When will Algeria’s implementing decree for public procurement actually take effect?

The draft was reviewed in a government meeting on March 18, 2026. It takes effect once published in the Official Gazette. Until then, contracting authorities apply transitional rules under Law 23-12 of August 5, 2023, alongside residual provisions of the prior framework. SaaS vendors should treat the second half of 2026 as their preparation window so they are ready when the first implementing-decree-compliant tenders publish on BOMOP.

What does Decree 26-07 require from ICT vendors selling to Algerian public institutions?

Decree 26-07 of January 7, 2026 requires every public institution to create a cybersecurity unit and to perform security assessments of ICT vendors before award. Every contract must include cybersecurity clauses aligned with national standards set by ASSI. In practice, SaaS and cloud vendors need a documented ISMS, evidence of vulnerability testing, ASSI-aligned data-protection documentation, and clarity on where their infrastructure is hosted.

Where do Algerian SaaS founders find public tender opportunities?

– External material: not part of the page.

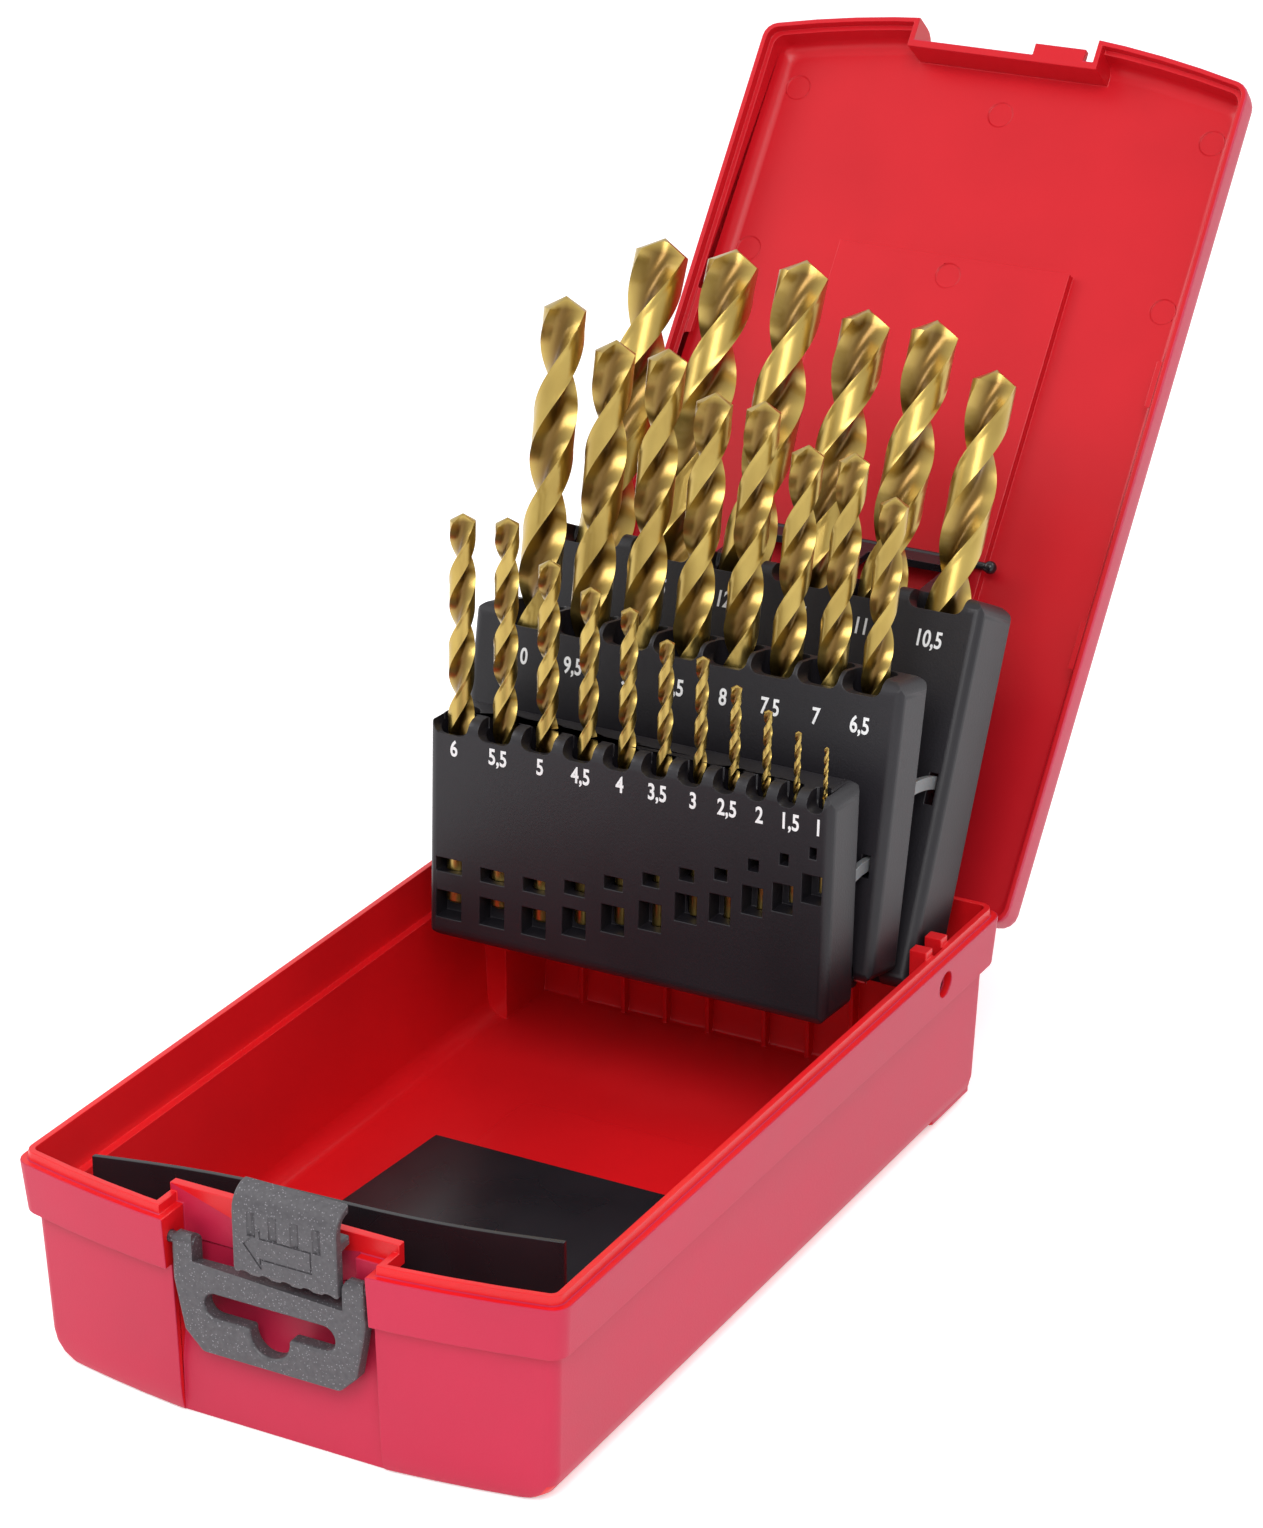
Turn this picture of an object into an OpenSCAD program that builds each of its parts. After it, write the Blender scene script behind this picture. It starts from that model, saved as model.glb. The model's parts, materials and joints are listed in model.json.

The two official channels are BOMOP (Bulletin Officiel des Marchés de l’Opérateur Public) and BAOSEM. Founders should register on the electronic submission portal under the activity codes that match their service. The richer signal in 2026-2028 will come from the sectoral roadmaps each ministry publishes alongside the implementing decree — these surface project pipelines 12 to 24 months ahead of actual tender publication, giving prepared vendors a head start.